What Is Hormone Therapy, When Is It Used To Treat Prostate Cancer, And What Are The Risks/Side Effects?

Dr. Matthew Smith answers the question: 'Hormone Therapy For Prostate Cancer?'

ByABC News
November 19, 2008, 12:19 PM

March 16, 2009 -- Question: What is hormone therapy, when is it used to treat prostate cancer, and what are the risks/side effects? (Please discuss how it's administered.)

Answer: Hormone therapy is the cornerstone of treatment for metastatic prostate cancer and has become a routine part of the treatment for many men with earlier staged disease.

Hormone therapy doesn't involve administration of hormones, but in fact strategies to dramatically lower the male hormone testosterone. Accordingly it's also termed androgen deprivation therapy. This can be accomplished in one of two ways, by either surgical removal of the testicles in a reversible form of hormone therapy or treatment with gonadotropin-releasing hormone agonists or GNRH agonists, medications that, like surgical removal of the testicles, dramatically lowers testosterone levels.

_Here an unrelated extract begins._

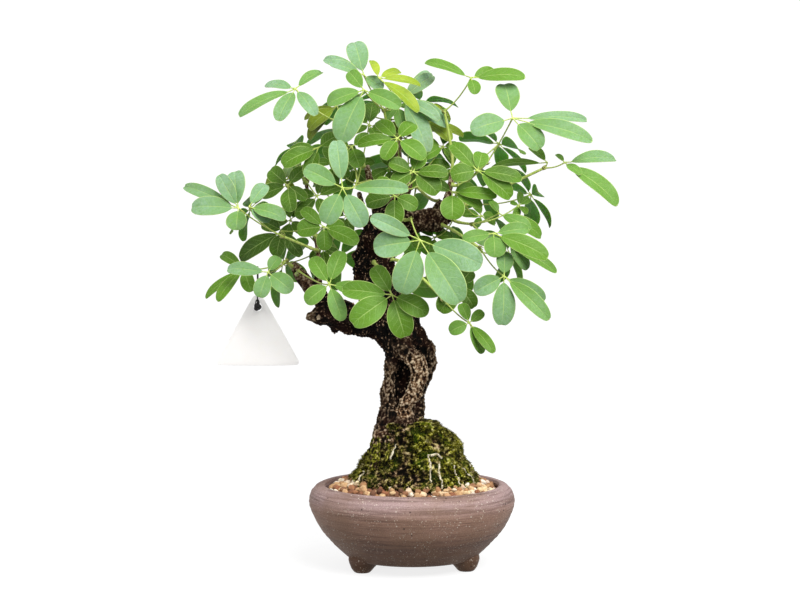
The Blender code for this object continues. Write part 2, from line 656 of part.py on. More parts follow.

This a very effective form of treatment, results in disease responses or regression in nearly all men with prostate cancer and has dramatically altered the way we manage this disease. Because of dramatic changes in patterns of care, this treatment is often administered to men with earlier staged disease who have no symptoms from their cancer. And with that, there's become increasing concerns about the potential short and long term side effects of treatment. Those side effects include loss of sexual interest, loss of energy or fatigue, weight gain, increase in fat mass, loss of muscle mass. Some of these changes are important and have corresponding metabolic alterations that appear to increase the risk for both diabetes and cardiovascular disease.